Even under the new guidelines TIFs aren't inherently evil. They do serve a function, particularly in low-income communities starved for investment. And Daley has used them to fund good things, such as the newly built Simeon Career Academy. But enough is enough.

Over the past 15 years Daley and the City Council have created 131 TIF districts in Chicago. They now cover roughly a third of the city, according to a NCBG study. Daley doesn't even pretend anymore that they're limited to blighted communities. There are TIF districts in the central Loop, just south of the Loop, west of the Loop, and in Lincoln Park, Lakeview, Edgewater, and other upscale communities. Why would the city want to waste its dwindling resources on subsidizing development in wealthy neighborhoods? If developers can't make money building there, they should go into another line of work.

The city does watch what TIF money is spent on.
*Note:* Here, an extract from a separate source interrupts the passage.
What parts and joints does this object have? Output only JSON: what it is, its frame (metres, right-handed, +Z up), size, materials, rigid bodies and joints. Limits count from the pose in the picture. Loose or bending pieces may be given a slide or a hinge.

Each TIF is overseen by a governing council, and each TIF district has to be approved by three different public bodies (the Community Development Commission, the Chicago Plan Commission, and the Joint Review Board). But Daley either appoints the members of these oversight groups or he appoints the people who appoint them. In effect, Daley and his top aides determine how TIF dollars get spent. Ernst calls TIFs "slush funds."
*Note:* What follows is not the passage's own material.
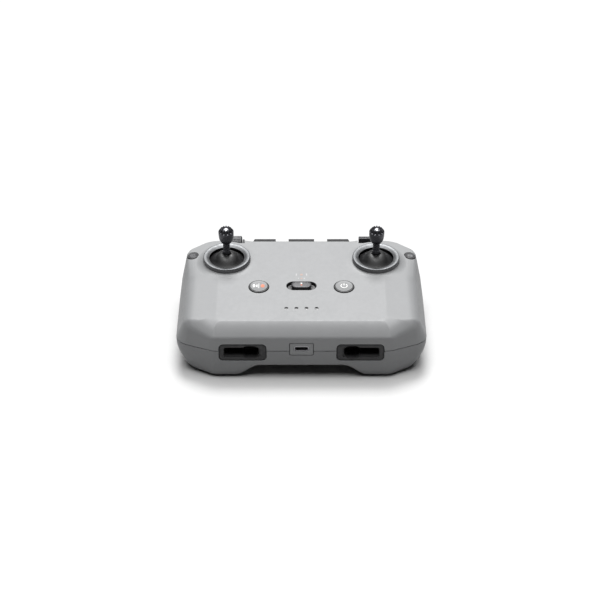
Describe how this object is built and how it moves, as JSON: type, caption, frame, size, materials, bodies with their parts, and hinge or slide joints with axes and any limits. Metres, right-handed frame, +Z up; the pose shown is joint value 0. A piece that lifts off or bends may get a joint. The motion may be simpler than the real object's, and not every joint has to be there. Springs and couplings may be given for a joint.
{
  "type": "radio transmitter controller",
  "caption": "Compact two-stick drone transmitter with buttons, mode switch, dial, stick pockets and a sliding phone holder at the rear.",
  "frame": {"origin": "on the surface that the grips rest on, under the middle of the object's box with the phone holder closed", "axes": "+X to the user's right, +Y away from the user towards the phone holder, +Z up"},
  "size_m": [0.1548, 0.1042, 0.0652],
  "materials": {
    "shell": "fine matt grain, light grey",
    "button": "smooth satin, light grey",
    "dark_plastic": "matt black",
    "graphite": "satin dark graphite",
    "dome": "soft black",
    "rubber": "matt black rubber",
    "ring": "satin silver, bevelled",
    "steel": "brushed",
    "cell": "shrink-wrapped cell",
    "board": "green solder mask",
    "light_guide": "smoked clear"
  },
  "bodies": {
    "root": {"top_cover": "shell", "bottom_cover": "shell", "left_gimbal_housing": "dark_plastic", "right_gimbal_housing": "dark_plastic", "left_trim_ring": "ring", "right_trim_ring": "ring", "left_pitch_spring": "steel", "left_roll_spring": "steel", "right_pitch_spring": "steel", "right_roll_spring": "steel", "left_pitch_sensor": "dark_plastic", "left_roll_sensor": "dark_plastic", "right_pitch_sensor": "dark_plastic", "right_roll_sensor": "dark_plastic", "left_stick_storage": "rubber", "right_stick_storage": "rubber", "left_battery_cell": "cell", "right_battery_cell": "cell", "left_holder_guide": "dark_plastic", "right_holder_guide": "dark_plastic", "mode_switch_tray": "dark_plastic", "led_light_guide": "light_guide", "dial_axle": "steel", "dial_fork": "dark_plastic", "usb_surround": "shell", "usb_socket": "steel", "main_board": "board", "case_screw_1": "steel", "case_screw_2": "steel", "case_screw_3": "steel", "case_screw_4": "steel", "rear_grip_pad": "rubber"},
    "left_yoke": {"left_gimbal_yoke": "dark_plastic"},
    "left_arm": {"left_cross_arm": "dark_plastic"},
    "left_post": {"left_stick_post": "steel", "left_dust_dome": "dome"},
    "left_stick": {"left_stick_stem": "graphite", "left_stick_head": "graphite"},
    "right_yoke": {"right_gimbal_yoke": "dark_plastic"},
    "right_arm": {"right_cross_arm": "dark_plastic"},
    "right_post": {"right_stick_post": "steel", "right_dust_dome": "dome"},
    "right_stick": {"right_stick_stem": "graphite", "right_stick_head": "graphite"},
    "home": {"home_button": "button"},
    "power": {"power_button": "button"},
    "function": {"function_button": "button"},
    "photo": {"photo_button": "button"},
    "shutter": {"shutter_button": "graphite"},
    "mode": {"mode_slider": "graphite"},
    "dial": {"gimbal_dial": "graphite"},
    "holder": {"holder_jaw": "shell", "jaw_cover": "shell", "antenna_board": "board", "jaw_grip_pad": "rubber", "left_holder_rail": "steel", "right_holder_rail": "steel"}
  },
  "joints": [
    {"name": "left_pitch", "type": "hinge", "parent": "root", "child": "left_yoke", "pos_m": [-0.0475, 0.0204, 0.0281], "axis": [1, 0, 0], "range_deg": [-18, 18], "stiffness_Nm_per_rad": 0.02},
    {"name": "left_roll", "type": "hinge", "parent": "left_yoke", "child": "left_post", "pos_m": [-0.0475, 0.0204, 0.0281], "axis": [0, 0.9979, 0.0649], "range_deg": [-18, 18], "stiffness_Nm_per_rad": 0.02},
    {"name": "left_arm_roll", "type": "hinge", "parent": "root", "child": "left_arm", "pos_m": [-0.0475, 0.0204, 0.0281], "axis": [0, 0.9979, 0.0649], "range_deg": [-19, 19]},
    {"name": "left_unscrew", "type": "slide", "parent": "left_post", "child": "left_stick", "axis": [0, -0.0649, 0.9979], "range_m": [0, 0.006]},
    {"name": "right_pitch", "type": "hinge", "parent": "root", "child": "right_yoke", "pos_m": [0.0475, 0.0204, 0.0281], "axis": [1, 0, 0], "range_deg": [-18, 18], "stiffness_Nm_per_rad": 0.02},
    {"name": "right_roll", "type": "hinge", "parent": "right_yoke", "child": "right_post", "pos_m": [0.0475, 0.0204, 0.0281], "axis": [0, 0.9979, 0.0649], "range_deg": [-18, 18], "stiffness_Nm_per_rad": 0.02},
    {"name": "right_arm_roll", "type": "hinge", "parent": "root", "child": "right_arm", "pos_m": [0.0475, 0.0204, 0.0281], "axis": [0, 0.9979, 0.0649], "range_deg": [-19, 19]},
    {"name": "right_unscrew", "type": "slide", "parent": "right_post", "child": "right_stick", "axis": [0, -0.0649, 0.9979], "range_m": [0, 0.006]},
    {"name": "home_press", "type": "slide", "parent": "root", "child": "home", "axis": [0, 0.0649, -0.9979], "range_m": [0, 0.0007], "stiffness_N_per_m": 500},
    {"name": "power_press", "type": "slide", "parent": "root", "child": "power", "axis": [0, 0.0649, -0.9979], "range_m": [0, 0.0007], "stiffness_N_per_m": 500},
    {"name": "function_press", "type": "slide", "parent": "root", "child": "function", "axis": [0.1219, 0, -0.9925], "range_m": [0, 0.0006], "stiffness_N_per_m": 500},
    {"name": "photo_press", "type": "slide", "parent": "root", "child": "photo", "axis": [-0.1219, 0, -0.9925], "range_m": [0, 0.0006], "stiffness_N_per_m": 500},
    {"name": "shutter_press", "type": "slide", "parent": "root", "child": "shutter", "axis": [0, -1, 0], "range_m": [0, 0.0012], "stiffness_N_per_m": 500},
    {"name": "mode_slide", "type": "slide", "parent": "root", "child": "mode", "axis": [1, 0, 0], "range_m": [-0.003, 0.003]},
    {"name": "dial_turn", "type": "hinge", "parent": "root", "child": "dial", "pos_m": [-0.0436, 0.0441, 0.0364], "axis": [1, 0, 0], "range_deg": [-20, 20], "stiffness_Nm_per_rad": 0.02},
    {"name": "holder_slide", "type": "slide", "parent": "root", "child": "holder", "axis": [0, 1, 0], "range_m": [0, 0.074], "stiffness_N_per_m": 40, "springref_m": -0.02}
  ],
  "couplings": [
    {"joint": "left_arm_roll", "follows": "left_roll", "ratio": 1},
    {"joint": "right_arm_roll", "follows": "right_roll", "ratio": 1}
  ]
}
And there's plenty in those funds. According to officials with the county clerk's office, last year TIFs siphoned off $287.4 million in property taxes--roughly 8 percent of the city's total property tax yield. They'll probably suck up even more over the next few years, as assessments go up and the city continues to create new TIFs.

Oddly enough, the city doesn't seem to know what to do with all of the millions of TIF dollars it's already collected. According to a July 12 article in Crain's by Greg Hinz, TIFs now have reserves totaling around $271 million. City officials say they'll eventually get around to spending it.
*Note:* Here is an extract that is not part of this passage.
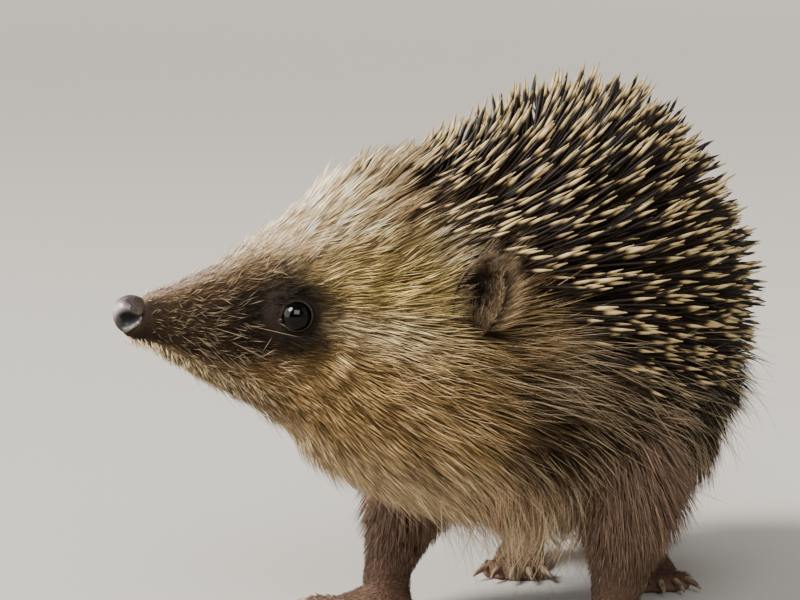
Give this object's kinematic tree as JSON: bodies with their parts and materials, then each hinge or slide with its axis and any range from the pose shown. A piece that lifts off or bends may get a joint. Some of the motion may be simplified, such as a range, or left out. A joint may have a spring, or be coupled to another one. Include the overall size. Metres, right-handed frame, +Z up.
{
  "type": "hedgehog",
  "caption": "Life-size young European hedgehog standing on all fours and looking to its right, with a spiny back, furry underside, pointed snout and short tail.",
  "frame": {"origin": "on the floor, under the middle of the animal's box seen from above", "axes": "+Z up, -X the way the body faces, -Y its left side; the head turns towards +Y"},
  "size_m": [0.1604, 0.1082, 0.1098],
  "materials": {
    "fur": "coarse fur",
    "spines": "banded spines",
    "skin": "short-haired skin",
    "nose": "moist",
    "eye": "glossy"
  },
  "bodies": {
    "root": {"back": "spines", "belly": "fur", "chest": "fur", "crown": "spines", "ear_left": "skin", "ear_right": "skin", "eye_left": "eye", "eye_right": "eye", "forefoot_left": "skin", "forefoot_right": "skin", "foreleg_left": "skin", "foreleg_right": "skin", "head": "fur", "hindfoot_left": "skin", "hindfoot_right": "skin", "hindleg_left": "skin", "hindleg_right": "skin", "lower_jaw": "fur", "nape": "spines", "neck": "fur", "nose": "nose", "rump": "fur", "rump_mantle": "spines", "snout": "fur", "tail": "skin"}
  },
  "joints": []
}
Well, let me make a few suggestions. The CTA's so busted it's raising fares and cutting services. The schools are so hard up they're laying off teachers and ending early-child-care programs. The parks are slashing programs and raising fees. Daley wants city workers to take unpaid furloughs. And, as I recently discovered, there's a monthlong waiting list if you want a city crew to get a wild animal out of your house.

Why aren't school, police, sanitation, and animal-control officials howling about the millions going to TIFs every year? "The Board of Ed, the parks, etcetera--they're allied with Mayor Daley," says Jason Hardy, a research associate with the Center for Economic Policy Analysis, another watchdog group. "He picks them. They aren't going to complain. They're part of the team." And most public servants, like most city residents, probably have no idea how much now goes to TIFs.

Ernst believes the city and county are intentionally withholding the information about what portion of our taxes goes to TIFs. "It's one thing to tell people they have to pay for schools or parks--these are very real, very concrete services that people would want," he says. "It's another thing to tell people that their property taxes are going to a TIF. Most people don't even know they live in a TIF. They'll see their bill and say, 'What the heck's a TIF?'"

City and county officials acknowledge that the tax bills are wrong but won't be specific about what can be done about it. Privately, each side blames the other for the inaccuracies. "They don't want people to know how much they're spending on TIFs," one county official said, referring to the city. A city official responded, "We don't make the bills--they make the bills. We wouldn't care if they put a TIF line item on the bill." The only thing they agreed on was that the computer technology might not exist to put accurate TIF information on the bills.

That explanation draws a laugh from Ernst. "The computers can tell you how much you have to spend on schools--but they can't tell you how much you spend on a TIF?" he says. "Why itemize tax bills at all if the itemizations are false?"